Transport for NSW has shown a willingness to move in this direction in recent years, particularly on the final point with their all day high frequency services. Most stations now have a train every 15 minutes and those with a train every 10 minutes have been on the rise. Bus network redesigns in the Eastern Suburbs, North Shore/Northern Beaches, and North West Sydney, have seen a greater focus on a grid-like network of high frequency buses which also act as feeder services to the rail lines that link the various parts of metropolitan Sydney. This is highlighted most clearly by the Eastern Suburbs overnight bus network, comprised primarily of the all day high frequency routes, illustrated below.

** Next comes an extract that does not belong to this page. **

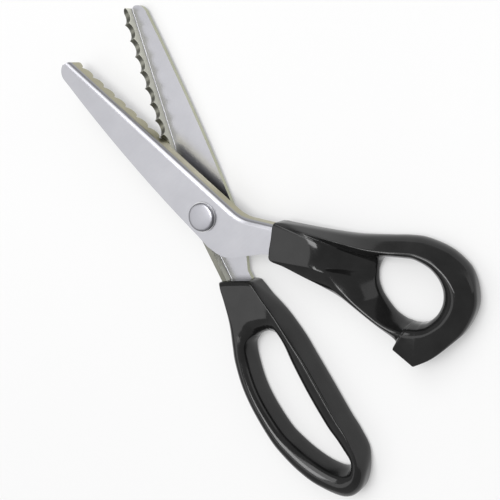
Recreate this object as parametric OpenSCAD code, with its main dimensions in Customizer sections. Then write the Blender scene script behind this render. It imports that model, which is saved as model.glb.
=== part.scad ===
// Pinking shears: two L-section steel blades with scalloped edges on a pivot, and two moulded handles.
// The shears lie on their finger side. The pivot is the Z axis and the blades open about +Y.
// Each half is drawn with its cutting wall parallel to Y, then turned by half the opening angle.

/* [Blades] */
// Distance from the pivot to the tips
blade_len = 95; // [90:1:100]
// Distance from the pivot axis to the outer face of the thumb blade's cutting wall
edge_offset = 11.3; // [10.8:0.1:11.5]
// How much further out the finger blade's cutting wall stands
finger_out = 0.8; // [0:0.1:1]
// Thickness of the steel sheet
sheet = 2.2; // [1.8:0.1:2.4]
// Outside radius of the bend between plate and wall
bend_r = 2.6; // [2.5:0.1:3.2]
// Distance between the outer faces of the two blades
stack_h = 13.1; // [12.8:0.1:14]
// Angle between the cutting walls as the shears lie
open_angle = 34.2; // [28:0.2:44]

/* [Scallops] */
// Distance from one cusp to the next
scallop_pitch = 7; // [6.5:0.1:7.2]
// Depth of a scallop
scallop_depth = 2.5; // [2:0.1:2.8]
// Distance from the pivot to the middle of the first scallop
first_scallop = 36.7; // [35:0.1:38]
// Number of scallops
scallop_count = 9; // [7:1:9]
// Gap between the meshing scallops
scallop_gap = 0.2; // [0.1:0.05:0.3]

/* [Pivot] */
// Diameter of the screw head
head_d = 12; // [11:0.5:13]
// Height of the screw head
head_h = 1.9; // [1.6:0.1:2.4]
// Diameter of the screw thread
screw_d = 5; // [4:0.5:6]
// Diameter of the barrel that the thumb half turns on
barrel_d = 8; // [7.5:0.5:9]
// Diameter of the flange of the barrel nut
nut_d = 13; // [12:0.5:14]
// Height of the flange of the barrel nut
nut_h = 1.5; // [1.2:0.1:1.8]
// Diameter of the bosses between the blades
boss_d = 14; // [13:0.5:15]
// Radial clearance of the thumb half on the barrel
running_fit = 0.05; // [0.02:0.01:0.08]

/* [Handles] */
// Thickness of the finger handle around its loop
finger_bow_h = 12.5; // [11.5:0.5:14]
// Thickness of the thumb handle around its loop
thumb_bow_h = 13; // [12:0.5:14]
// Plastic over the outer face of the thumb blade
neck_cover = 1.4; // [1.2:0.1:2]
// Depth of the pocket that grips each shank
pocket_depth = 9; // [7:0.5:10]

/* [Hidden] */

$fn = 64;
tiny = 0.01;

// Levels above the surface that the shears lie on
finger_face = nut_h;
thumb_face = nut_h + stack_h;
middle = nut_h + stack_h / 2;
cusp_level = middle + scallop_depth / 2;
wall_gap = 0.4;
land_gap = 0.1;
washer_h = 0.5;
slide_gap = 0.05;
boss_bore = barrel_d + 2 * running_fit;
spring_h = 0.4;
bore_floor = 3;
screw_end = 4;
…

However, one part of Sydney that seems perfectly suited for this sort of network but has yet to receive this treatment is the Inner South West. An area roughly bound by the T4, T8, T3, and T1 lines which all broadly parallel each other East-West; from Olympic Park and Burwood in the North through to Hurstville and Rockdale in the South. Some bus routes running perpendicular to them North-South would easily achieve such a network if frequencies were sufficient. An example of what part of this might look like is shown below.

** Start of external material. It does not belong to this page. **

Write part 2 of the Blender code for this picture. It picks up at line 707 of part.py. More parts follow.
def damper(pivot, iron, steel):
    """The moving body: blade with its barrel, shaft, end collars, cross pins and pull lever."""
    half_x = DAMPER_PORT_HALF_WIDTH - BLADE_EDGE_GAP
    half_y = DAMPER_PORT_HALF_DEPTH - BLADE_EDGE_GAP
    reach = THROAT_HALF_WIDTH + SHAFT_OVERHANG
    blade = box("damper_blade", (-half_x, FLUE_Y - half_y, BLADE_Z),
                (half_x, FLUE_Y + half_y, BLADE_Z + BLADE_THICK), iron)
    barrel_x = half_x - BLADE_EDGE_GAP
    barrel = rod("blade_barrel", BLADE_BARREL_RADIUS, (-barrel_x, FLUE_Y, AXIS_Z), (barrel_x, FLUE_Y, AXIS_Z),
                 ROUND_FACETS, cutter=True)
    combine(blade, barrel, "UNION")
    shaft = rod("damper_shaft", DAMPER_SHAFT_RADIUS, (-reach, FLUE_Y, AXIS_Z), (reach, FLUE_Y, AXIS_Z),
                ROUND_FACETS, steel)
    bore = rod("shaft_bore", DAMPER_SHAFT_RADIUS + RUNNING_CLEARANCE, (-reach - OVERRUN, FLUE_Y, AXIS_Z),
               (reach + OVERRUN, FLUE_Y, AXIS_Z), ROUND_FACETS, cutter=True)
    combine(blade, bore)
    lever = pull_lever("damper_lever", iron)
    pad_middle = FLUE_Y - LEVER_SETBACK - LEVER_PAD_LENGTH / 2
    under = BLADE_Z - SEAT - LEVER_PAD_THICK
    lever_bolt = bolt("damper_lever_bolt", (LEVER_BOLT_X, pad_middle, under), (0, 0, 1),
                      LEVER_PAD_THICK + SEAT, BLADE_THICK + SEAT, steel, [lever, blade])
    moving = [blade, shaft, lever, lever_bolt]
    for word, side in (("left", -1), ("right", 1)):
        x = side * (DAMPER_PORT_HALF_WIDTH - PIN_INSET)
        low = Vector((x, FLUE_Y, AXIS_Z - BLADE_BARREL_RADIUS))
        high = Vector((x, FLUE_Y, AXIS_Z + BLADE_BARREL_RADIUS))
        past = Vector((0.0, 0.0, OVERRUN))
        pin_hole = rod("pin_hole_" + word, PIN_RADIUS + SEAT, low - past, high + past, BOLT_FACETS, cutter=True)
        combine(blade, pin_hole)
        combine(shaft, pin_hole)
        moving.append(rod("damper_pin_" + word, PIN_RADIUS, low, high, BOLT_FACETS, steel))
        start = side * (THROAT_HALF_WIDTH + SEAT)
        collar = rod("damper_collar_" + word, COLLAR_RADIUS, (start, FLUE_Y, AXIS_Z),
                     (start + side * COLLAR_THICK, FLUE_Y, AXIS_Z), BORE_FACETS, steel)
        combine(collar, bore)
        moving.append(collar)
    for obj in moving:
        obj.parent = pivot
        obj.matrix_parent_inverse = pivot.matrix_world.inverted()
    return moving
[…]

This example above involves 3 bus corridors that would run at 5-10 minute frequency all day (inlcuding evenings and weekends), crisscrossing the rail lines that would also run at similar frequencies:

  • Hurstville to Beverly Hills and then Wiley Park. This might potentially make a detour via the Roselands Shopping Centre and could go via Lakemba instead of Wiley Park. It could then continue North along A3 to Sydney Olympic Park.
  • Carlton to Kingsgrove and then to Belmore. It could then continue North to Belfield and finally Strathfield.
  • Rockdale to Bexley North and then to Campsie. It could then continue North to Burwood and finally the future Burwood North station on Sydney Metro West.

Some of this frequency is already in place or about to be. The final corridor listed above is already covered by the 420 bus route that links Rockdale to Campsie via Bexley North and already runs every 10 minutes all day. Meanwhile, T3 is set to be converted to metro in 2024 and also run at 10 minute frequencies.

In the past, Transport for NSW has generally waited until major rail improvements come online before redesigning the bus networks around them. This happened in the North West following the opening of the North West portion of Sydney Metro and in the Eastern Suburbs following the opening of the L2/L3 lines of Sydney Light Rail. This may suggest that such a redesign could be on its way to the Inner South West in the coming years once Sydney Metro is extended out to Bankstown.

Comments
  1. Stephen B. says:

    It would be fantastic if the penalty for changing modes of transportation was removed. When the $2 refund was introduced, it covered the majority of the fare penalty, but it hasn’t grown with inflation like the fares, so offering just $2 no longer makes sense.

  2. Bob Masters says:

    The holistic, sequential, integrated, flexible,100-year Transport Plan for NSW needs to be adopted. The existing practice of building isolated projects which are not part of an overall is not working.

  3. Karl says:

    The 450 also runs the first corridor.

  4. All 6 road and rail corridors have bus and train services. But only 1 currently runs at frequencies of 5-10 minutes all day (the 420 between Rockdale and Campsie). I note the 450 has an off peak frequency of 30 minutes, hardly enough for turn up and go, expecially with a transfer at any one of the 3-4 train stations along its route.

  5. Anthony says:

    Metro West provides an opportunity for the long discussed railway link between the T4 line & Strathfield.
    An option which which should be considered is building a tunnel between Metro West line just near Nth Strathfield station to Wolli Creek (or Turella) with stops at Strathfield & Canterbury (or Campsie) to interchange with other lines. This tunnel would be shorter than the Epping to Chatswood tunnel.
    At Wolli Creek it would then run along Airport line to connect to Sydney Metro line just after Waterloo station & then run to Tallawang (or Epping or Chatswood for turnaround).
    A metro train running every 8-10 minutes could fit in with Metro West & Sydney Metro line services.
    This would connect Airport, T4 line to southern Sydney to western & SW & NW Sydney & directly to Parramatta, Olympic Park, Strathfield Barrangaroo, Nth Sydney, Crows Nest/St Leonards, Chatswood, Macquarie Pk/Nth Ryde & Norwest.
    Parramatta to Airport would be little more than 20 minutes.

  6. JC says:

    These corridors are good – but all should be extended in both directions: at the north end (as you suggest) to T2 and Metro West stations, and at the south end to Botany Bay and would be great in the short term. We need to make a lot more use of high frequency cross town buses and bus-rail interchange in Sydney.
    But a relatively a longer term project would be to establish a new high frequency Sydney Trains line sharing the tracks Hornsby-Strathfield, then tunnel following the Strathfield-Wiley Park-Hurstville corridor described. That would link both the northern and southern section of the M1, the T1/T2 corridor, Parramatta Road, the T8 and the T4. This is about 12 km tunnel slightly more than the Airport line and would be way more cost effective than any of the alternatives on the table e.g. Parramatta-Kogarah metro.

  7. JC says:

    Why is there any fare penalty at all? We need a fare system that is based on zone or dostance or time and is mode-blind.